Unlike in Turkey, where Gulen's followers have been accused of pushing for an authoritarian Islamic state, there is no indication the American charter network has a religious agenda in the classroom.

Religious scholars consider the Gulen strain of Islam moderate, and the investigation has no link to terrorism. Rather, it is focused on whether hundreds of Turkish teachers, administrators, and other staffers employed under the H1B visa program are misusing taxpayer money.

Federal officials declined to comment on the nationwide inquiry, which is being coordinated by prosecutors in Pennsylvania's Middle District in Scranton.
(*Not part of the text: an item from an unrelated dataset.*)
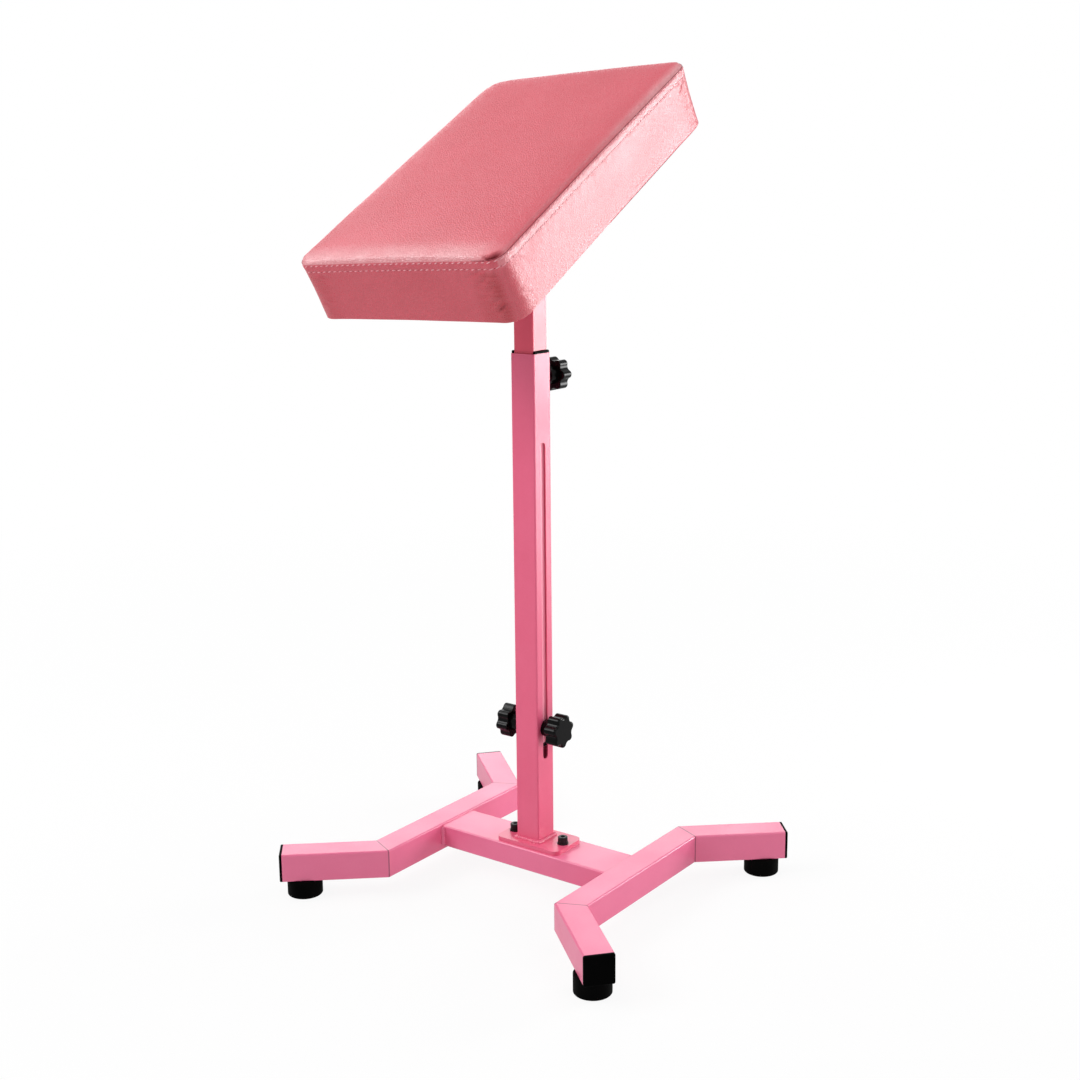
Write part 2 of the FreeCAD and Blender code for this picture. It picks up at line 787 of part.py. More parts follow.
def make_tilt_knob():
    knob = knob_body(insert_diameter + 2 * seat_clearance, insert_length)
    return tilted(point_along(knob, tilt_hub_place(), X_AXIS * -1))


def make_tilt_insert():
    bore = clamp_thread + 2 * running_clearance
    insert = ring(insert_diameter, bore, ORIGIN, Z_AXIS, insert_length)
    return tilted(point_along(insert, tilt_hub_place(), X_AXIS * -1))


def make_board():
    """Plywood board with recesses in its top for the tee nuts."""
    width = pad_width - 2 * board_margin
    length = pad_length - 2 * board_margin
    board = bar(width, length, board_corner, board_thickness, pivot_to_pad)
    barrel = tee_nut_barrel + 2 * seat_clearance
    board = cut_screw_holes(board, barrel, pivot_to_pad - cut_overrun, board_top + cut_overrun)
    recess_low = board_top - tee_nut_flange_thickness
    recess = tee_nut_flange + 2 * seat_clearance
    return tilted(cut_screw_holes(board, recess, recess_low, board_top + cut_overrun))


def make_tee_nuts():
    """Tee nuts let into the board's top, one for each bracket screw."""
    flange_low = board_top - tee_nut_flange_thickness
    barrel_length = board_thickness / 2
    nuts = []
    for place in bracket_hole_places(flange_low):
        flange = rod(tee_nut_flange, place, Z_AXIS, tee_nut_flange_thickness)
        barrel = rod(tee_nut_barrel, place - Z_AXIS * barrel_length, Z_AXIS, barrel_length)
        bore_start = place - Z_AXIS * (barrel_length + cut_overrun)
        bore = rod(board_screw_thread + 2 * seat_clearance, bore_start, Z_AXIS, board_thickness + cut_overrun)
        nuts.append(flange.fuse(barrel).cut(bore))
    return tilted(group(nuts))


def make_bracket_screws():
    screws = []
    for place in bracket_hole_places(bracket_low):
        head_low = place - Z_AXIS * board_screw_head_height
        head = rod(board_screw_head_diameter, head_low, Z_AXIS, board_screw_head_height)
        shank = rod(board_screw_thread, head_low, Z_AXIS, board_screw_head_height + board_screw_length)
        screws.append(head.fuse(shank))
    return tilted(group(screws))


def lining_outline(clearance, thickness, low):
    """Flat sheet with the lining's outline, drawn out by clearance."""
    width = pad_width - 2 * lining_margin + 2 * clearance
    length = pad_length - 2 * lining_margin + 2 * clearance
    return bar(width, length, board_corner + clearance, thickness, low)


def make_underside_lining():
    """Thin lining under the board, inside the leather's turned hem."""
    lining = lining_outline(0, lining_thickness, lining_low)
    diameter = board_screw_thread + 2 * bolt_hole_clearance
    return tilted(cut_screw_holes(lining, diameter, lining_low - cut_overrun, board_top))


def cushion_outline(inset, height, corner, bow):
    """Outline of the cushion at one height: four sides that bow inwards, joined by round corners."""
    half_x = pad_width / 2 - inset
    half_y = pad_length / 2 - inset
    flat_x = half_x - corner
    flat_y = half_y - corner
    diagonal = corner * math.sqrt(0.5)
    edges = []
    for sign_x, sign_y, turn in ((1, 1, 1), (-1, 1, -1), (-1, -1, 1), (1, -1, -1)):
        on_x_side = Vector(sign_x * half_x, sign_y * flat_y, height)
        on_y_side = Vector(sign_x * flat_x, sign_y * half_y, height)
        middle = Vector(sign_x * (flat_x + diagonal), sign_y * (flat_y + diagonal), height)
        start = on_x_side if turn > 0 else on_y_side
        end = on_y_side if turn > 0 else on_x_side
        edges.append(Part.Arc(start, middle, end).toShape())
        if turn > 0:
            side_middle = Vector(0, sign_y * (half_y - bow), height)
            side_end = Vector(-sign_x * flat_x, sign_y * half_y, height)
        else:
            side_middle = Vector(sign_x * (half_x - bow), 0, height)
            side_end = Vector(sign_x * half_x, -sign_y * flat_y, height)
        edges.append(Part.Arc(end, side_middle, side_end).toShape())
    return Part.Wire(edges)


def cushion_sides(low, drawn_in):
    """Walls of the cushion: a turned lower edge, then sides that draw in and swell out to the seam."""
    corner = pad_corner - drawn_in
    first = cushion_outline(drawn_in + pad_edge_round, low, corner, pad_side_bow)
    second = cushion_outline(drawn_in, edge_top, corner, pad_side_bow)
    edge_band = Part.makeLoft([first, second], True, True)
    rise = pivot_to_pad + pad_thickness - drawn_in - edge_top
    sections = []
    for rise_share, waist_share in zip(side_rise_shares, side_waist_shares):
        inset = drawn_in + pad_waist * waist_share
        corner = pad_corner + (seam_corner - pad_corner) * rise_share - drawn_in
        sections.append(cushion_outline(inset, edge_top + rise * rise_share, corner, pad_side_bow))
    return edge_band.fuse(Part.makeLoft(sections, True, False))


def cushion_crown(drawn_in):
    """Crowned top panel: it rises steeply from the seam and flattens towards its middle."""
    seam_height = pivot_to_pad + pad_thickness - drawn_in
    seam_inset = pad_waist * side_waist_shares[-1] + drawn_in
    sections = []
    for step in range(crown_steps + 1):
        share = step / crown_steps
        rise = pad_crown * (1 - (1 - share) ** 3)
        inset = seam_inset + share * crown_width
        corner = seam_corner + share * (pad_corner - seam_corner) - drawn_in
        bow = pad_side_bow * (1 - share / 2)
        sections.append(cushion_outline(inset, seam_height + rise, corner, bow))
    return Part.makeLoft(sections, True, False)


def cushion_form(low, drawn_in):
    """Whole form of the cushion from the height low up, drawn in on its sides and top."""
    return cushion_sides(low, drawn_in).fuse(cushion_crown(drawn_in))


def make_pad_cover():
    """Leather cover with its seams sewn: hollow, and turned under the board as a hem."""
    hollow = cushion_form(pivot_to_pad, leather_thickness)
    opening_low = lining_low - cut_overrun
    opening = lining_outline(lining_clearance, cut_overrun + board_thickness, opening_low)
    return tilted(cushion_form(lining_low, 0).cut(hollow).cut(opening))


def make_pad_foam():
    """Foam block that stands on the board and fills the cover."""
    foam = cushion_form(pivot_to_pad, leather_thickness + foam_clearance)
    depth = board_thickness + cut_overrun
    below = bar(2 * pad_width, 2 * pad_length, pad_corner, depth, board_top - depth)
    return tilted(foam.cut(below))


# All the sub-parts


side_names = {-1: "left", 1: "right"}
end_names = {-1: "front", 1: "rear"}


def base_parts():
    parts = {"crossbar": make_crossbar()}
    for side in (-1, 1):
        parts[f"{side_names[side]}_side_tube"] = make_side_tube(side)
        for end in (-1, 1):
            corner_name = f"{end_names[end]}_{side_names[side]}"
            parts[f"{corner_name}_leg"] = make_leg(side, end)
            parts[f"{corner_name}_leg_cap"] = make_leg_cap(side, end)
            parts[f"{corner_name}_foot"] = make_foot(side, end)
    parts["frame_welds"] = group(each_leg(make_frame_weld))
    parts["foot_screws"] = group(each_leg(foot_screw))
    parts["foot_washers"] = group(each_leg(foot_washer))
    parts["foot_nuts"] = group(each_leg(foot_nut))
    return parts


def column_parts():
    parts = {
        "column_plate": make_column_plate(),
        "base_bolts": group([make_base_bolt(place) for place in base_bolt_places()]),
        "base_washers": group([make_base_washer(place) for place in base_bolt_places()]),
        "base_nuts": group([make_base_nut(place) for place in base_bolt_places()]),
        "outer_tube": make_outer_tube(),
        "column_weld": make_column_weld(),
        "rear_clamp_nut": make_rear_nut(),
    }
    for side in (-1, 1):
        parts[f"{side_names[side]}_guide_shim"] = make_guide_shim(side)
    return parts


def mast_parts():
    return {
        "inner_tube": make_inner_tube(),
        "mast_bottom_plug": make_bottom_plug(),
        "mast_top_cap": make_top_cap(),
        "pivot_bushing": make_pivot_bushing(),
        "lower_clamp_nuts": group([lower_nut(side) for side in (-1, 1)]),
        "lower_knob_washers": group([lower_washer(side) for side in (-1, 1)]),
    }


def knob_parts():
    knob = clamp_knob()
    parts = {
        "rear_knob": point_along(knob, rear_hub_place(), Y_AXIS),
        "rear_knob_stud": make_rear_stud(),
    }
    for side in (-1, 1):
        parts[f"{side_names[side]}_knob"] = point_along(knob, lower_hub_place(side), X_AXIS * side)
        parts[f"{side_names[side]}_knob_stud"] = make_lower_stud(side)
    return parts


def rest_parts():
    parts = {
        "bracket_plate": make_bracket_plate(),
        "pivot_bolt": make_pivot_bolt(),
        "friction_washers": make_friction_washers(),
        "tilt_knob_washer": make_tilt_washer(),
        "tilt_knob": make_tilt_knob(),
        "tilt_knob_insert": make_tilt_insert(),
        "pad_board": make_board(),
        "board_tee_nuts": make_tee_nuts(),
        "bracket_screws": make_bracket_screws(),
        "underside_lining": make_underside_lining(),
        "pad_foam": make_pad_foam(),
        "pad_cover": make_pad_cover(),
    }
    for side in (-1, 1):
        parts[f"{side_names[side]}_bracket_ear"] = make_bracket_ear(side)
    return parts


def main():
    os.makedirs("parts", exist_ok=True)
    for build in (base_parts, column_parts, mast_parts, knob_parts, rest_parts):
        for name, shape in build().items():
            shape.exportStep(f"parts/{name}.step")
            solids = shape.Solids
            volume = sum(solid.Volume for solid in solids)
            print(f"{name}: {len(solids)} solid, valid {shape.isValid()}, {volume:.0f} mm3")


main()
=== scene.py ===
import json
import math
import random

import bmesh
import bpy
from mathutils import Matrix, Vector, noise
from mathutils.bvhtree import BVHTree

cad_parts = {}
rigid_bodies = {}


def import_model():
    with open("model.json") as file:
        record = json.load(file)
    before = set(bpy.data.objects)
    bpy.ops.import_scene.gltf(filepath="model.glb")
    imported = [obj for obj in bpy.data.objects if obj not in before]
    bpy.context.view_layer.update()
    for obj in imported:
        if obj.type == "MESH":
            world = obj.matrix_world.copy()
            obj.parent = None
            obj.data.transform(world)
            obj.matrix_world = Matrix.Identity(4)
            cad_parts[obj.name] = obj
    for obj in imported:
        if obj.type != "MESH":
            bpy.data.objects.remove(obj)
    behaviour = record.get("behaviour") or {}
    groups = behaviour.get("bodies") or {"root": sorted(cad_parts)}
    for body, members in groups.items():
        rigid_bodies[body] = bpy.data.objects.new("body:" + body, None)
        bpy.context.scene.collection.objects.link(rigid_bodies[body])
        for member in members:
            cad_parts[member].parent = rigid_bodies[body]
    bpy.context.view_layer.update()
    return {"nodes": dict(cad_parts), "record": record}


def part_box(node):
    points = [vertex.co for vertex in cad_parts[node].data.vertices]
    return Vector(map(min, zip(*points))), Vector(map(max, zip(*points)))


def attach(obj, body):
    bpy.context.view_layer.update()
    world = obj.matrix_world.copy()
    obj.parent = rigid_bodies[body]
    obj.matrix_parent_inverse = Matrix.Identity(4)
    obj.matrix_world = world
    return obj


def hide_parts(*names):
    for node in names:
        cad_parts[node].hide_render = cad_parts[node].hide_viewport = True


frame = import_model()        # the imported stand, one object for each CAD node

# All lengths are in metres.
print("stand loaded, nodes:", len(frame["nodes"]))


def clearPicks():
    for other in bpy.context.selected_objects:
        other.select_set(False)
    bpy.context.view_layer.objects.active = None


def pickOnly(obj):
    clearPicks()
    obj.select_set(True)
    bpy.context.view_layer.objects.active = obj


def editMesh(obj):
    pickOnly(obj)
    bpy.ops.object.mode_set(mode="EDIT")
    return bmesh.from_edit_mesh(obj.data)


def leaveEdit():
    bpy.ops.object.mode_set(mode="OBJECT")


# Edit mode stays on: only the elements that pass the test are picked.
def pickElements(obj, kind, test):
    bpy.ops.mesh.select_mode(type=kind)
    bpy.ops.mesh.select_all(action="DESELECT")
    mesh = bmesh.from_edit_mesh(obj.data)
    for element in {"VERT": mesh.verts, "EDGE": mesh.edges}[kind]:
        if test(element):
            element.select = True
    mesh.select_flush_mode()
    bmesh.update_edit_mesh(obj.data)


def addModifier(obj, kind, **values):
    modifier = obj.modifiers.new(kind.title(), kind)
    for key, value in values.items():
        setattr(modifier, key, value)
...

A former leader of the parents' group at the State College school confirmed that federal authorities had interviewed her.

Bekir Aksoy, who acts as Gulen's spokesman, said Friday that he knew nothing about charter schools or an investigation.

Aksoy, president of the Golden Generation Worship & Retreat Center in Saylorsburg, Pa., where Gulen lives, said Gulen, who is in his early 70s, "has no connection with any of the schools," although he might have inspired the people who founded them.